# Exercise:
Pull out the lines from the line containing "# Ejector pin marks" through the line containing "WHITE = (1.0, 1.0, 1.0, 1.0)", both lines included, and copy them exactly.

# Entries supplied:
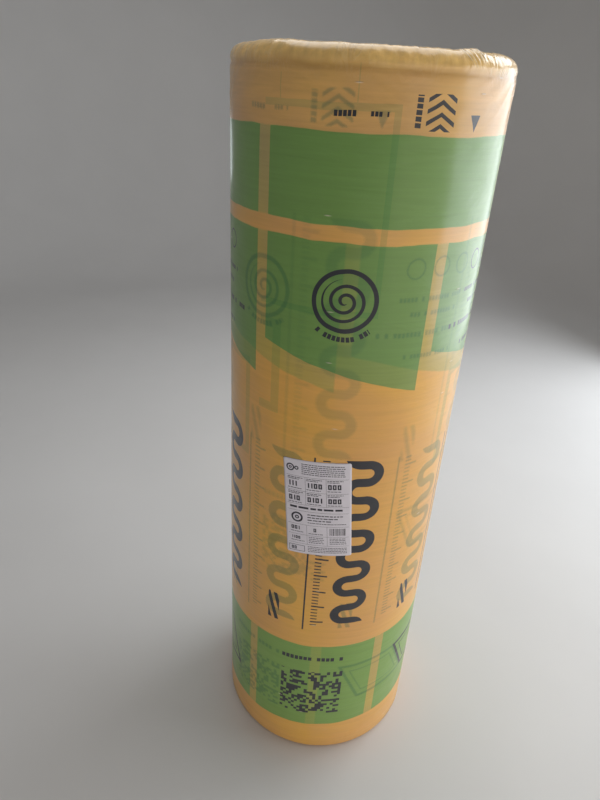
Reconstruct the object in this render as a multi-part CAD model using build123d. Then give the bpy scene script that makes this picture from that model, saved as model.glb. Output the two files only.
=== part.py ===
"""A roll of glass-wool insulation, wound tight, wrapped in printed polyethylene film, standing on its end.

The blanket is one turned solid with the eye of the winding through it and a spiral groove on each end,
where one turn lies against the next. The film is a thin skin with a rounded rim, folded in over both
ends as a gathered hem, and a paper sticker lies on its front. Millimetres, +Z up, the origin on the
floor under the centre of the roll, the front of the roll towards -Y.
"""
from build123d import *
import os
from math import cos, pi, radians, sin

# The blanket: its width is the height of the standing roll
blanket_width = 1200.0
blanket_length = 2700.0
wool_diameter = 369.0
eye_diameter = 26.0
groove_width = 10.0
groove_depth = 6.0

# The film: one skin stands for the few turns of thin film and the air between them
film_thickness = 1.0
film_clearance = 0.3
rim_radius = 18.0
foot_radius = 8.0
hem_width = 64.0

# The gathers of the top hem
pleat_count = 26
pleat_height = 3.4
pleat_tip_height = 0.5
pleat_tip_width = 1.2
pleat_rim_gap = 2.0
pleat_unevenness = 0.28
pleat_phase = 2.4

# The paper sticker on the front
sticker_width = 104.0
sticker_height = 176.0
sticker_thickness = 0.5
sticker_glue = 0.1
sticker_corner_radius = 3.0
sticker_turn = 5.0
sticker_azimuth = -5.7
sticker_centre_height = 587.0

# Worked out from the sizes above
wool_radius = wool_diameter / 2
eye_radius = eye_diameter / 2
skin = film_thickness + film_clearance
film_radius = wool_radius + skin
wool_base = skin
wool_top = wool_base + blanket_width
film_top = wool_top + skin
hem_radius = film_radius - hem_width
turn_pitch = pi * (wool_radius**2 - eye_radius**2) / blanket_length


def turned(section):
    """A solid turned round the roll's axis from a section drawn in radius and height."""
    return revolve(Plane.XZ * section, Axis.Z)


def ring_section(inner, outer, low, high, cut, foot_cut, rim_cut):
    """A section between two radii and two heights, its outer corners cut back by a fillet or a chamfer."""
    section = Pos(inner, low) * Rectangle(outer - inner, high - low, align=(Align.MIN, Align.MIN))
    foot_corner = section.vertices().group_by(Axis.X)[-1].sort_by(Axis.Y)[0]
    section = cut(foot_corner, foot_cut)
    rim_corner = section.vertices().group_by(Axis.Y)[-1].sort_by(Axis.X)[-1]
    return cut(rim_corner, rim_cut)


def groove_section(radius):
    """The gap between the worn edges of two turns that touch at a radius, with its mouth at height 0."""
    left = (radius - groove_width / 2, 0)
    right = (radius + groove_width / 2, 0)
    return make_face(Polyline(left, (radius, -groove_depth), right, close=True))


def turn_groove():
    """The spiral groove that the winding leaves on an end, from the eye out to under the hem.

    The spiral is a chain of half circles. Each is half a pitch larger than the last, and their centres
    take turns between two points, a quarter of a pitch to each side of the roll's axis.
    """
    reach = wool_radius - rim_radius - groove_width / 2 - eye_radius
    groove = None
    for k in range(int(reach / (turn_pitch / 2))):
        side, start = (1, 180) if k % 2 == 0 else (-1, 0)
        section = groove_section(eye_radius + turn_pitch / 4 + k * turn_pitch / 2)
        half_turn = Rot(0, 0, start) * revolve(Plane.XZ * section, Axis.Z, 180)
        half_turn = Pos(side * turn_pitch / 4, 0, 0) * half_turn
        groove = half_turn if groove is None else groove + half_turn
    return groove


def wound_blanket():
    """The compressed blanket, turned, with its eye, the spiral on both ends and corners that clear the film."""
    foot_cut = foot_radius - skin
    rim_cut = rim_radius - skin
    section = ring_section(eye_radius, wool_radius, wool_base, wool_top, chamfer, foot_cut, rim_cut)
    groove = turn_groove()
    top_groove = Pos(0, 0, wool_top) * groove
    foot_groove = Pos(0, 0, wool_base) * mirror(groove, about=Plane.XY)
    return turned(section) - top_groove - foot_groove


def pleat(azimuth, width):
    """One fold of the gathered hem, a low wedge that grows from the rim to the hem's inner edge."""
    around = radians(azimuth)
    outward = Vector(cos(around), sin(around), 0)
    sideways = Vector(-sin(around), cos(around), 0)
    sunk = film_top - film_thickness / 2

    def wedge(radius, wide, high):
        plane = Plane(origin=outward * radius, x_dir=sideways, z_dir=outward)
        corners = [(0, sunk), (wide, sunk), (0, film_top + high)]
        return plane * make_face(Polyline(*corners, close=True))

    inner = wedge(hem_radius, width, pleat_height)
    tip = wedge(film_radius - rim_radius - pleat_rim_gap, pleat_tip_width, pleat_tip_height)
    return loft([inner, tip], ruled=True)


def pleats():
    """The gathers all round, unevenly spaced. Folded double, they take up the film that the hem has to spare."""
    spare_length = 2 * pi * hem_width
    fold_width = spare_length / pleat_count / 2
    pitch = 360 / pleat_count
    folds = []
    for k in range(pleat_count):
        uneven = pleat_unevenness * sin(pleat_phase * k)
        folds.append(pleat((k + uneven) * pitch, fold_width * (1 + uneven)))
    return folds


def film_skin():
    """The film round the roll, folded in over both ends, with the gathers standing on the top hem."""
    t = film_thickness
    outside = ring_section(hem_radius, film_radius, 0, film_top, fillet, foot_radius, rim_radius)
    inside = ring_section(
        hem_radius, film_radius - t, t, film_top - t, fillet, foot_radius - t, rim_radius - t
    )
    return turned(outside - inside) + pleats()


def sticker():
    """The paper sticker: a piece of a thin tube, cut out by a turned rectangle with round corners."""
    inner = film_radius + sticker_glue
    outer = inner + sticker_thickness
    tube = Cylinder(outer, blanket_width) - Cylinder(inner, blanket_width)
    outline = RectangleRounded(sticker_width, sticker_height, sticker_corner_radius)
    cutter = extrude(Plane.XZ * Rot(0, 0, sticker_turn) * outline, film_radius + rim_radius)
    return Pos(0, 0, sticker_centre_height) * Rot(0, 0, sticker_azimuth) * (tube & cutter)


def main():
    os.makedirs("parts", exist_ok=True)
    export_step(wound_blanket(), "parts/wool_roll.step")
    export_step(film_skin(), "parts/film_wrap.step")
    export_step(sticker(), "parts/paper_sticker.step")


main()
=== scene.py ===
"""The looks of a roll of glass-wool insulation in printed polyethylene film, standing on its end.

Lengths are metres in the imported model's frame: +Z up, the roll's axis on Z, its front towards -Y. A
place on the film is given by two numbers: `around`, the angle from the front in radians, growing
towards +X, and `along`, the length measured on the film's section, which is the height on its side.
The film's print is laid out in millimetres, one repeat at a time.
"""
import random
from math import atan2, cos, exp, floor, hypot, pi, radians, sin

import bpy
from mathutils import Matrix, Vector, noise


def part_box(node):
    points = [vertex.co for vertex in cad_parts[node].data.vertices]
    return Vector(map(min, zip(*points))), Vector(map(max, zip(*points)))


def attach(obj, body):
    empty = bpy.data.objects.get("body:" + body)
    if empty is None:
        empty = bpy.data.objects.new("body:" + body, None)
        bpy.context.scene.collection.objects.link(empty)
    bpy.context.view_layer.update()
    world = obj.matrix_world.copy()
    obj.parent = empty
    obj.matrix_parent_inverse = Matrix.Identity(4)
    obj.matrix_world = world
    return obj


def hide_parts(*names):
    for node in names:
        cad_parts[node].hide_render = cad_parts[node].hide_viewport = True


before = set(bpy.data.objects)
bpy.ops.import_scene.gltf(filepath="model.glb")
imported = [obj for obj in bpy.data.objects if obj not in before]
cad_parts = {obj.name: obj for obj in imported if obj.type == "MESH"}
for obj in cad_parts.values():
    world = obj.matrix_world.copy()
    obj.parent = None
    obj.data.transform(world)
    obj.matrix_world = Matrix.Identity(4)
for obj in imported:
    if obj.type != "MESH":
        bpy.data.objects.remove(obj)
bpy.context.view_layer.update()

MM = 0.001

# Sizes that the frame gives
film_low, film_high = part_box("film_wrap")
wool_low, wool_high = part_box("wool_roll")
film_radius = (film_high.x - film_low.x) / 2
wool_radius = (wool_high.x - wool_low.x) / 2
skin = film_radius - wool_radius
film_top = wool_high.z + skin

# Sizes that the boxes can't give, as the solids have them
rim_radius = 18 * MM
foot_radius = 8 * MM
hem_width = 64 * MM
eye_radius = 13 * MM
blanket_length = 2700 * MM
turn_pitch = pi * (wool_radius**2 - eye_radius**2) / blanket_length

# The film, worked out
hem_radius = film_radius - hem_width
rim_start = film_top - rim_radius
rim_end = rim_start + rim_radius * pi / 2
hem_end = rim_end + hem_width - rim_radius
foot_end = foot_radius - foot_radius * pi / 2
foot_hem_end = foot_end - (hem_width - foot_radius)


# Small helpers for modelling

def shape_by_hand(kind, name, **settings):
    """Adds a primitive to an empty selection and gives it its name."""
    bpy.ops.object.select_all(action="DESELECT")
    getattr(bpy.ops.mesh, f"primitive_{kind}_add")(**settings)
    piece = bpy.context.object
    piece.name = piece.data.name = name
    return piece


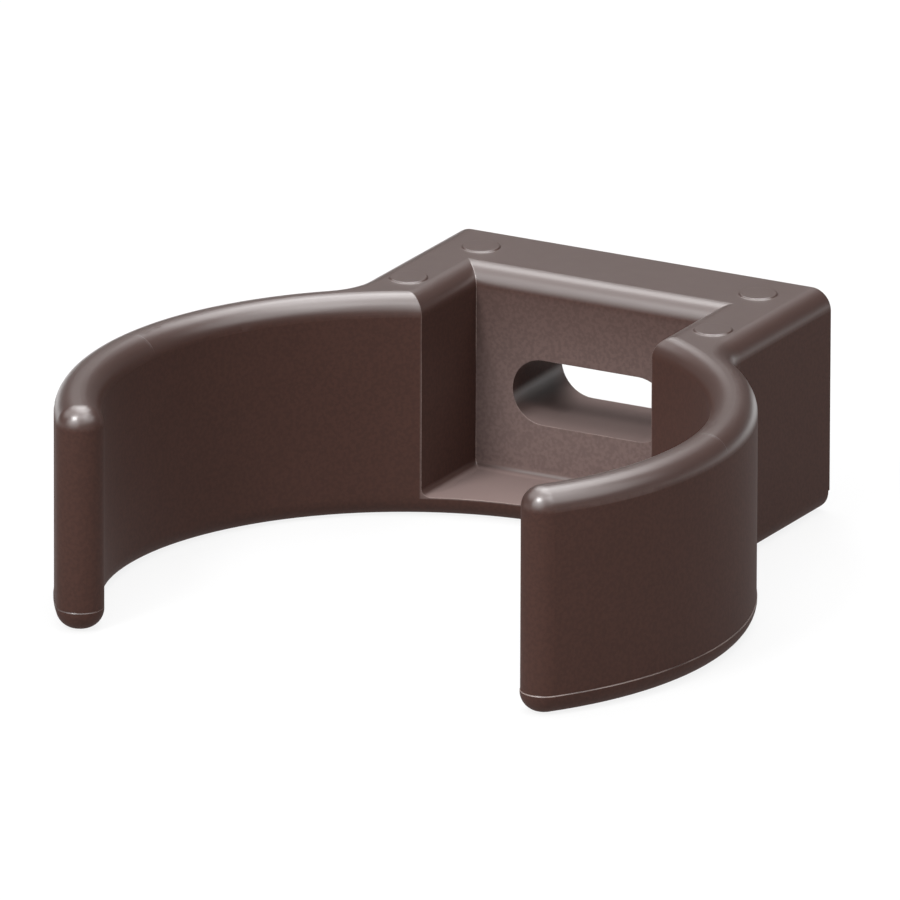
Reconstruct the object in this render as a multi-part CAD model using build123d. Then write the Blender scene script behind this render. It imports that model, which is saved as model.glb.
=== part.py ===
from build123d import *
import math
import os

# A one-piece pipe clip in mm: +X runs along the wall, +Y points to the wall and +Z up along the pipe.
# The pipe's axis is x = y = 0, and z = 0 is half way up the clip.

# Ring that snaps round the pipe
pipe_diameter = 53.0
ring_wall = 4.2
clip_height = 20.4
mouth_angle = 36.4  # degrees from the +X axis down to the middle of an arm's round end
crest_flat = 0.4  # width left flat on the top of the ring, between its two roundings
foot_flat = 0.7  # the same under the ring

# Block that holds the ring off the wall
pocket_width = 23.0
pocket_depth = 7.4  # from the pipe seat to the pocket's back wall
cheek_width = 7.5  # solid at each side of the pocket
back_wall = 9.4
root_blend = 5.0  # where the ring runs into the block's sides
floor_land = 0.1  # upright strip of the floor's front edge, above its rounding
pocket_foot_round = 0.8

# Screw slot through the back wall, drafted so that it opens towards the wall
slot_length = 15.6
slot_width = 6.0
slot_draft = 1.0  # degrees
slot_drop = 0.45  # how far the slot sits below half height

# Line where the two halves of the mould meet, level with the pocket's floor
ring_ledge = 0.06  # the lower half stands this far out of the ring and of the arms' ends
wall_inset = 0.22  # and this far inside the wall face

# Marks of the ejector pins on the block's top
pin_diameter = 3.5
pin_height = 0.12  # with a rim that slopes at 45 degrees
pin_pair_pitch = 10.95
back_pin_from_wall = 4.1
back_pin_from_side = 5.1

seat_r = pipe_diameter / 2
outer_r = seat_r + ring_wall
top_z = clip_height / 2
bottom_z = -top_z
top_round = (ring_wall - crest_flat) / 2
bottom_round = (ring_wall - foot_flat) / 2
parting_z = bottom_z + bottom_round + floor_land
pocket_back = seat_r + pocket_depth
wall_face = pocket_back + back_wall
half_block = pocket_width / 2 + cheek_width


def on_circle(radius, degrees):
    """Point at this radius and angle about the pipe's axis."""
    angle = math.radians(degrees)
    return radius * math.cos(angle), radius * math.sin(angle)


def ring_outline(outside_r, end_angle):
    """Open ring seen along the pipe, with a half circle at the end of each arm."""
    middle_r = (seat_r + outside_r) / 2
    end_r = (outside_r - seat_r) / 2
    tip_angle = end_angle + math.degrees(math.atan(end_r / middle_r))
    tip_r = math.hypot(middle_r, end_r)
    right, left = -end_angle, 180 + end_angle
    edges = [
        ThreePointArc(on_circle(outside_r, right), (0, outside_r), on_circle(outside_r, left)),
        ThreePointArc(on_circle(outside_r, left), on_circle(tip_r, 180 + tip_angle), on_circle(seat_r, left)),
        ThreePointArc(on_circle(seat_r, left), (0, seat_r), on_circle(seat_r, right)),
        ThreePointArc(on_circle(seat_r, right), on_circle(tip_r, -tip_angle), on_circle(outside_r, right)),
    ]
    return make_face(edges)


def clip_outline(outside_r, end_angle, back_y):
    """Ring and block seen along the pipe, blended where the ring's outside meets the block's sides."""
    block = Pos(0, back_y / 2) * Rectangle(2 * half_block, back_y) - Circle(seat_r)
    outline = ring_outline(outside_r, end_angle) + block
    roots = outline.vertices().group_by(Axis.Y)[-2]
    return fillet(roots, root_blend)


def slab(outline, low_z, high_z):
    """Outline carried straight up from one level to another."""
    return extrude(Pos(0, 0, low_z) * outline, high_z - low_z)


def rounded(face, radius):
    """Rounds the edges of one flat face except the edge that lies on the wall side, which stays sharp."""
    return fillet(face.edges().sort_by(Axis.Y)[:-1], radius)


# Lower half of the mould: the ring's foot, the block's foot and the pocket's floor
foot_back = wall_face - wall_inset
foot_outer_r = outer_r + ring_ledge
foot_angle = mouth_angle + math.degrees(ring_ledge / 2 / outer_r)
foot = slab(clip_outline(foot_outer_r, foot_angle, foot_back), bottom_z, parting_z)
foot = rounded(foot.faces().sort_by(Axis.Z)[0], bottom_round)

# Upper half, with the pocket open to the top and to the pipe
pocket = slab(Pos(0, pocket_back / 2) * Rectangle(pocket_width, pocket_back), parting_z, top_z)
pocket_floor = pocket.faces().sort_by(Axis.Z)[0]
pocket = fillet(pocket_floor.edges().sort_by(Axis.Y)[1:], pocket_foot_round)
body = slab(clip_outline(outer_r, mouth_angle, wall_face), parting_z, top_z) - pocket
body = rounded(body.faces().sort_by(Axis.Z)[-1], top_round)
clip = body + foot

# Screw slot
slot_mouth = Plane(origin=(0, pocket_back, -slot_drop), x_dir=(1, 0, 0), z_dir=(0, 1, 0))
clip -= extrude(slot_mouth * SlotOverall(slot_length, slot_width), back_wall, taper=-slot_draft)

# Ejector pin marks
back_pin = (half_block - back_pin_from_side, wall_face - back_pin_from_wall)
front_pin = (half_block - cheek_width / 2, back_pin[1] - pin_pair_pitch)
pin_mark = Cone(pin_diameter / 2 + pin_height, pin_diameter / 2 - pin_height, 2 * pin_height)
for pin_x, pin_y in (back_pin, front_pin):
    for side in (-1, 1):
        clip += Pos(side * pin_x, pin_y, top_z) * pin_mark

os.makedirs("parts", exist_ok=True)
export_step(clip, "parts/downpipe_clip.step")
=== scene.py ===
"""Looks of a one-piece downpipe clip: its moulded plastic, and the floor, lamps and camera it is seen with.

Lengths are in millimetres where a name ends in _mm, and in metres elsewhere, as in the frame.
The clip stands on the floor with its pipe axis upright, the block's wall side towards +Y and the ring's mouth
towards -Y.
"""

import logging
import math
from dataclasses import dataclass, field
from enum import Enum

import bpy
from mathutils import Matrix, Vector


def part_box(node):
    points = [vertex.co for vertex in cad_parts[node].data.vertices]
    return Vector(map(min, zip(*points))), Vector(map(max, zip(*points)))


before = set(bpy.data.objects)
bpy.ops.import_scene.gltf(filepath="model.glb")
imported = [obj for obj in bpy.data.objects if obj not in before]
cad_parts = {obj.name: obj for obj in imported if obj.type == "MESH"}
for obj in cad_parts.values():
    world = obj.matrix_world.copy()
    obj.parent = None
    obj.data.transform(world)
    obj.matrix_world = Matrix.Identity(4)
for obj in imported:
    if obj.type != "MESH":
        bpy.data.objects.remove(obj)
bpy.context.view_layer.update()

LOG = logging.getLogger("downpipe_clip")
CLIP_NODE = "downpipe_clip"
MM = 0.001
WHITE = (1.0, 1.0, 1.0, 1.0)

Tree = bpy.types.NodeTree
Socket = bpy.types.NodeSocket


class Backing(Enum):
    """What stands behind the clip, by the rays that see it as plain white."""

    CAMERA = "Is Camera Ray"
    GLOSS = "Is Glossy Ray"
    GLASS = "Is Transmission Ray"


def linear(hex_colour: str) -> tuple[float, float, float, float]:
    """Turns an sRGB hex colour to Blender's linear one.

    Args:
        hex_colour: six hex digits, with or without a leading #.

    Returns:
        Red, green, blue and an alpha of 1.
    """
    digits = hex_colour.lstrip("#")
    parts = [int(digits[i : i + 2], 16) / 255 for i in (0, 2, 4)]
    red, green, blue = (c / 12.92 if c <= 0.04045 else ((c + 0.055) / 1.055) ** 2.4 for c in parts)
    return red, green, blue, 1.0


def add_node(
    tree: Tree, kind: str, settings: dict | None = None, links: dict | None = None
) -> bpy.types.Node:
    """Adds a node with its settings and what feeds it.

    Args:
        tree: the node tree it goes into.
        kind: Blender's name for the node's type.
        settings: a value for each input socket or, where no input has that name, for each property.
        links: the output socket that feeds each input, by the input's name or number.

    Returns:
        The new node.
    """
    node = tree.nodes.new(kind)
    for name, value in (settings or {}).items():
        if isinstance(name, int) or name in node.inputs:
            node.inputs[name].default_value = value
        else:
            setattr(node, name, value)
    for name, output in (links or {}).items():
        tree.links.new(output, node.inputs[name])
    return node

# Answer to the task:
# Ejector pin marks
back_pin = (half_block - back_pin_from_side, wall_face - back_pin_from_wall)
front_pin = (half_block - cheek_width / 2, back_pin[1] - pin_pair_pitch)
pin_mark = Cone(pin_diameter / 2 + pin_height, pin_diameter / 2 - pin_height, 2 * pin_height)
for pin_x, pin_y in (back_pin, front_pin):
    for side in (-1, 1):
        clip += Pos(side * pin_x, pin_y, top_z) * pin_mark

os.makedirs("parts", exist_ok=True)
export_step(clip, "parts/downpipe_clip.step")
=== scene.py ===
"""Looks of a one-piece downpipe clip: its moulded plastic, and the floor, lamps and camera it is seen with.

Lengths are in millimetres where a name ends in _mm, and in metres elsewhere, as in the frame.
The clip stands on the floor with its pipe axis upright, the block's wall side towards +Y and the ring's mouth
towards -Y.
"""

import logging
import math
from dataclasses import dataclass, field
from enum import Enum

import bpy
from mathutils import Matrix, Vector


def part_box(node):
    points = [vertex.co for vertex in cad_parts[node].data.vertices]
    return Vector(map(min, zip(*points))), Vector(map(max, zip(*points)))


before = set(bpy.data.objects)
bpy.ops.import_scene.gltf(filepath="model.glb")
imported = [obj for obj in bpy.data.objects if obj not in before]
cad_parts = {obj.name: obj for obj in imported if obj.type == "MESH"}
for obj in cad_parts.values():
    world = obj.matrix_world.copy()
    obj.parent = None
    obj.data.transform(world)
    obj.matrix_world = Matrix.Identity(4)
for obj in imported:
    if obj.type != "MESH":
        bpy.data.objects.remove(obj)
bpy.context.view_layer.update()

LOG = logging.getLogger("downpipe_clip")
CLIP_NODE = "downpipe_clip"
MM = 0.001
WHITE = (1.0, 1.0, 1.0, 1.0)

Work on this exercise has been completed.